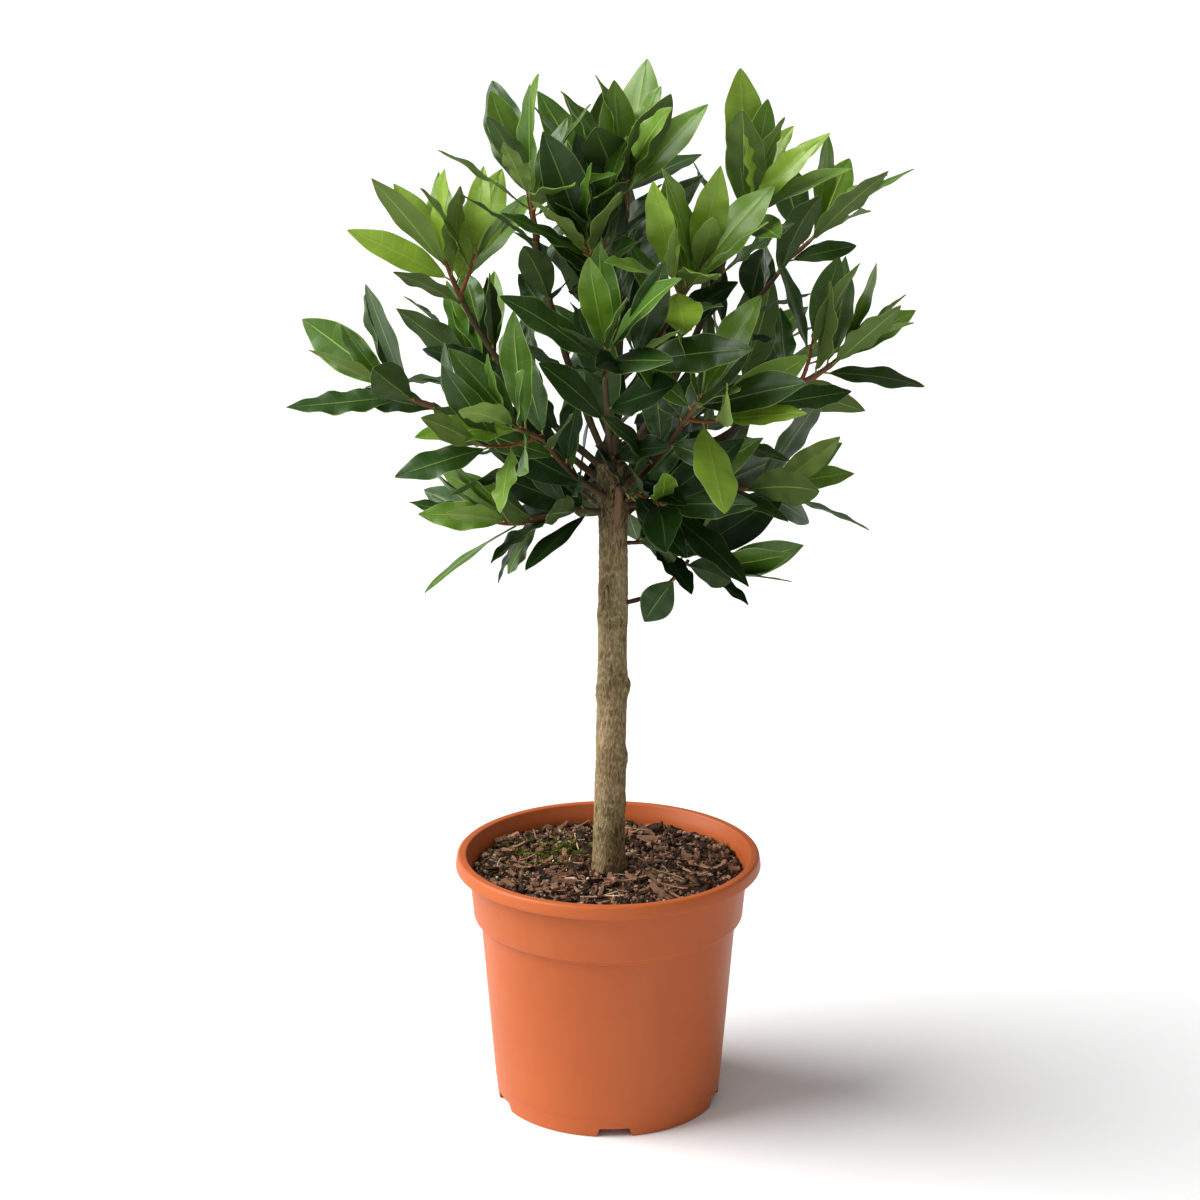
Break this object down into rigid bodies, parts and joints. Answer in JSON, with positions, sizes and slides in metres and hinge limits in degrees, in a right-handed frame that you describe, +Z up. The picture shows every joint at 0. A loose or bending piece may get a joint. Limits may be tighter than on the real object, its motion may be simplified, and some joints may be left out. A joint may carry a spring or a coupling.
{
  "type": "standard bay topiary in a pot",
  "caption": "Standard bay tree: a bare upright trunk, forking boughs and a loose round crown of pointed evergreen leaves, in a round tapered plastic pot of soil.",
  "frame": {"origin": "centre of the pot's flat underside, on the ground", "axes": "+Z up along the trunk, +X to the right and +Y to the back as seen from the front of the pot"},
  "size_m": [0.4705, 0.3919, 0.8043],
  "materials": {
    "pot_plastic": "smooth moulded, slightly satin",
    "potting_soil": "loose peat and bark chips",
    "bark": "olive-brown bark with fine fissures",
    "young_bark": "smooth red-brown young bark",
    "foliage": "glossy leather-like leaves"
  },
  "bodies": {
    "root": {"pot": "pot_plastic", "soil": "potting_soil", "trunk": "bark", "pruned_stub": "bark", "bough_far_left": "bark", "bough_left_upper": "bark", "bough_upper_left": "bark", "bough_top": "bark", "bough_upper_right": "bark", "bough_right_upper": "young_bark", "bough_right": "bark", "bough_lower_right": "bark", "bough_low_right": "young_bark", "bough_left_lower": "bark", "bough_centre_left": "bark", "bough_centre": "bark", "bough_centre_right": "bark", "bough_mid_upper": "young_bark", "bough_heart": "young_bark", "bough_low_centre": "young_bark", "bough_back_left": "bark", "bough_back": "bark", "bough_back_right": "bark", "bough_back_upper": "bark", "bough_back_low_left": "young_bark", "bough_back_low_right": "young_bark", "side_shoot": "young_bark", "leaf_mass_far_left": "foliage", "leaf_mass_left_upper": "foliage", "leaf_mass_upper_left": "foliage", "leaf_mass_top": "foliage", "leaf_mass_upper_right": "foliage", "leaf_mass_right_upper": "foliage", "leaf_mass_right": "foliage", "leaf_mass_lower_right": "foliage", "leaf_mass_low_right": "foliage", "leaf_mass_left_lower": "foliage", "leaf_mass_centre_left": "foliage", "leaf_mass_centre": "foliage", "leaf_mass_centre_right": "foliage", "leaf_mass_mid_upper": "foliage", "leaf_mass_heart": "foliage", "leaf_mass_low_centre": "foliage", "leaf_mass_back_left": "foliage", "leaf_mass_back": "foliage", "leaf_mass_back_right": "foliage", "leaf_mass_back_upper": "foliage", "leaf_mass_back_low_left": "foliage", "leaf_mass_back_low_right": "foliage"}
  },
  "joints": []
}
^^^^^^^^
PROBLEM: Show the data once more, exactly as it was written.

EXPECTED OUTPUT:
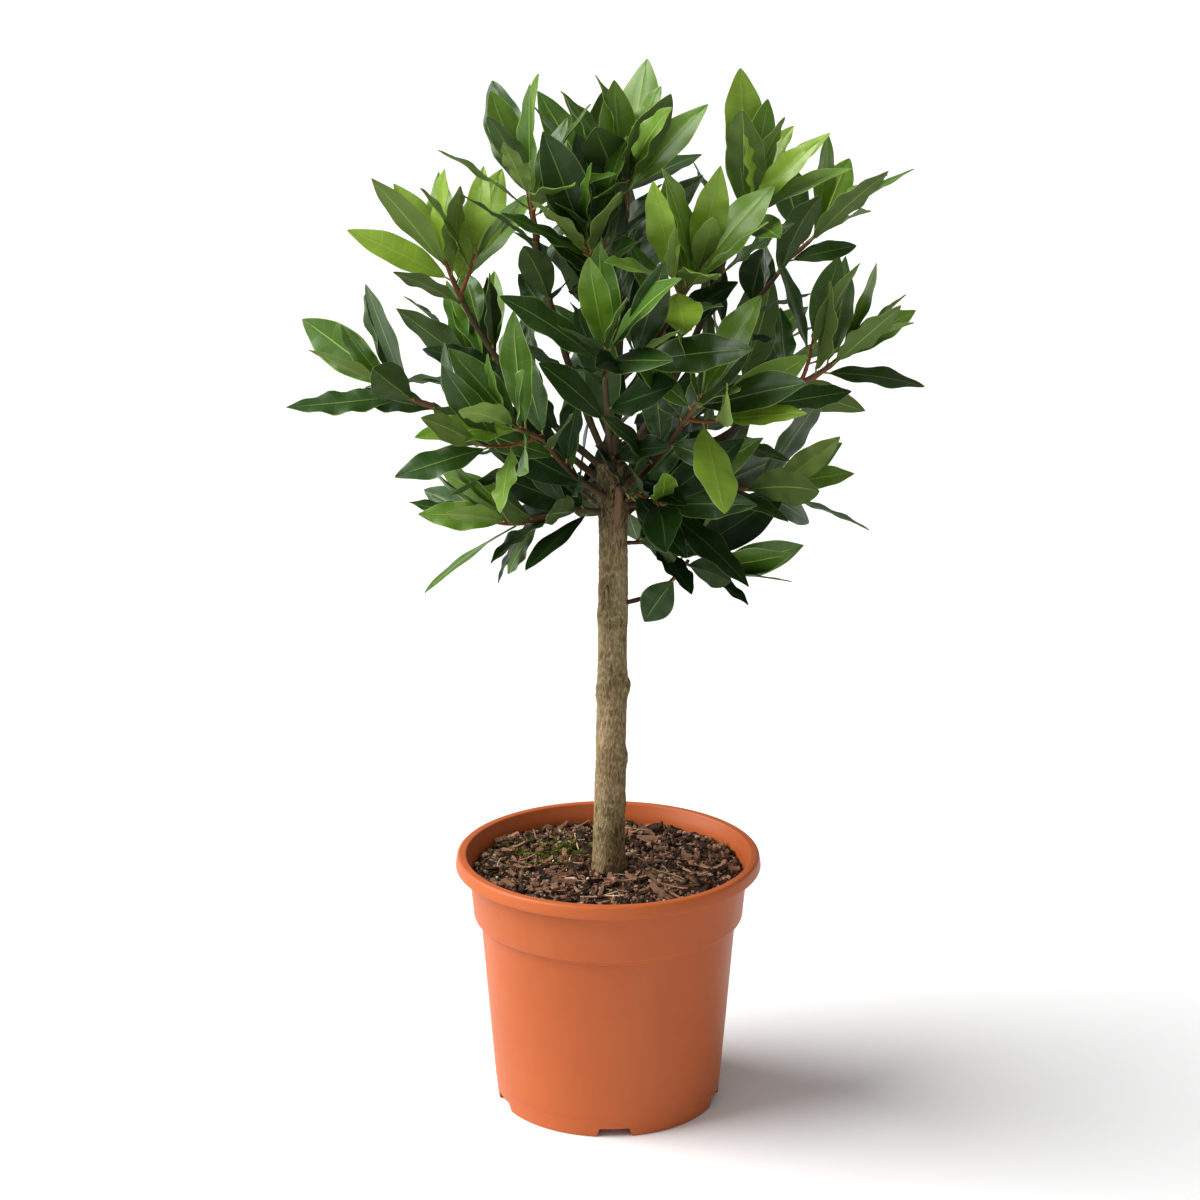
Break this object down into rigid bodies, parts and joints. Answer in JSON, with positions, sizes and slides in metres and hinge limits in degrees, in a right-handed frame that you describe, +Z up. The picture shows every joint at 0. A loose or bending piece may get a joint. Limits may be tighter than on the real object, its motion may be simplified, and some joints may be left out. A joint may carry a spring or a coupling.
{
  "type": "standard bay topiary in a pot",
  "caption": "Standard bay tree: a bare upright trunk, forking boughs and a loose round crown of pointed evergreen leaves, in a round tapered plastic pot of soil.",
  "frame": {"origin": "centre of the pot's flat underside, on the ground", "axes": "+Z up along the trunk, +X to the right and +Y to the back as seen from the front of the pot"},
  "size_m": [0.4705, 0.3919, 0.8043],
  "materials": {
    "pot_plastic": "smooth moulded, slightly satin",
    "potting_soil": "loose peat and bark chips",
    "bark": "olive-brown bark with fine fissures",
    "young_bark": "smooth red-brown young bark",
    "foliage": "glossy leather-like leaves"
  },
  "bodies": {
    "root": {"pot": "pot_plastic", "soil": "potting_soil", "trunk": "bark", "pruned_stub": "bark", "bough_far_left": "bark", "bough_left_upper": "bark", "bough_upper_left": "bark", "bough_top": "bark", "bough_upper_right": "bark", "bough_right_upper": "young_bark", "bough_right": "bark", "bough_lower_right": "bark", "bough_low_right": "young_bark", "bough_left_lower": "bark", "bough_centre_left": "bark", "bough_centre": "bark", "bough_centre_right": "bark", "bough_mid_upper": "young_bark", "bough_heart": "young_bark", "bough_low_centre": "young_bark", "bough_back_left": "bark", "bough_back": "bark", "bough_back_right": "bark", "bough_back_upper": "bark", "bough_back_low_left": "young_bark", "bough_back_low_right": "young_bark", "side_shoot": "young_bark", "leaf_mass_far_left": "foliage", "leaf_mass_left_upper": "foliage", "leaf_mass_upper_left": "foliage", "leaf_mass_top": "foliage", "leaf_mass_upper_right": "foliage", "leaf_mass_right_upper": "foliage", "leaf_mass_right": "foliage", "leaf_mass_lower_right": "foliage", "leaf_mass_low_right": "foliage", "leaf_mass_left_lower": "foliage", "leaf_mass_centre_left": "foliage", "leaf_mass_centre": "foliage", "leaf_mass_centre_right": "foliage", "leaf_mass_mid_upper": "foliage", "leaf_mass_heart": "foliage", "leaf_mass_low_centre": "foliage", "leaf_mass_back_left": "foliage", "leaf_mass_back": "foliage", "leaf_mass_back_right": "foliage", "leaf_mass_back_upper": "foliage", "leaf_mass_back_low_left": "foliage", "leaf_mass_back_low_right": "foliage"}
  },
  "joints": []
}